There being no countervailing proof, but one conclusion of fact was admissible; and that, that Sisson was fully authorized to act for the company generally in the matter, except in respect alone of the adjustment of the amount of the loss occasioned by the fire. It is not ground for reversal that an instruction assumes as proven a fact which is established without contradiction by the proofs. Railroad Co. v. King, 179 Ill. 91, 53 N. E. 552, 70 Am. St. Rep. 93. In receiving and transmitting notices from appellees to the company, and receiving communications from the company with respect thereto, and in investigating the alleged loss and looking into the justice of the claim, Sisson was transacting business for the company, and as its agent. While so engaged, his acts and representations with respect to the matters so in his charge were those of the company, and, if his acts and conduct while so engaged were inconsistent with an intention on the part of the company to insist upon a strict observance of the condition of the policy in regard to the presentation of the proofs of loss within the time specified, a waiver of such condition or provision might arise there from. May, Ins. 145; 16 Am. & Eng. Enc. Law, p. 643; Insurance Co. v. Dowdall, 159 Ill. 179, 42 N. E. 606; Insurance Co. v. Schallman, 188 Ill. 213, 59 N. E. 12.

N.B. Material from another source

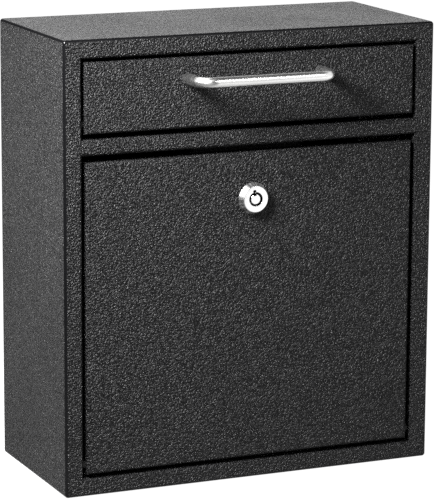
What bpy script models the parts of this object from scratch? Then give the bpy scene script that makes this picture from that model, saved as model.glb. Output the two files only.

The policy provided, in substance, that no officer, agent, or other representative of the company should have power to waive any of the conditions or provisions of the policy, except such waiver should be in writing indorsed upon or attached to the policy. There is nothing in this stipulation which takes it out of the general rule that the provision in a policy of insurance that no waiver shall arise, except out of an agreement indorsed in writing, has reference only to the conditions entering into and forming a part of the contract of insurance, and has no application to those conditions which are to be performed after a loss has occurred. Firemen's Fund Ins. Co. v. Western Refrigerating Co., 162 Ill. 322, 44 N. E. 746; 16 Am. & Eng. Enc. Law (2d Ed.) p. 952. The judgment must be, and is, affirmed. Judgment affirmed.

(197 Ill. 478)

HUNTER v. NATIONAL UNION. (Supreme Court of Illinois. June 19, 1902.) APPELLATE AND SUPREME COURT-FINDING OF FACTS.

Where, in an action on a benefit certificate, the issue was whether the insured was a member in good standing at the time of his death, and the appellate court, reversing the trial court, found that he was not, the finding of such ultimate fact was conclusive; and on appeal to the supreme court it could not consider the evidentiary questions whether a bylaw under which insured was alleged to have been suspended for nonpayment of dues was

self-acting, or whether notice of assessment was given, or whether there was a waiver of default in payment of dues, but only whether the law was properly applied to the fact so found.

Appeal from appellate court, First district.

Action by Margaret Hunter against the National Union. From a judgment of the uppellate court (99 Ill. App. 146) for defendant, plaintiff appeals. Affirmed.

James Maher, Thomas H. Cannon, and Wells M. Cook, for appellant. Charles J. Kavanagh, for appellee.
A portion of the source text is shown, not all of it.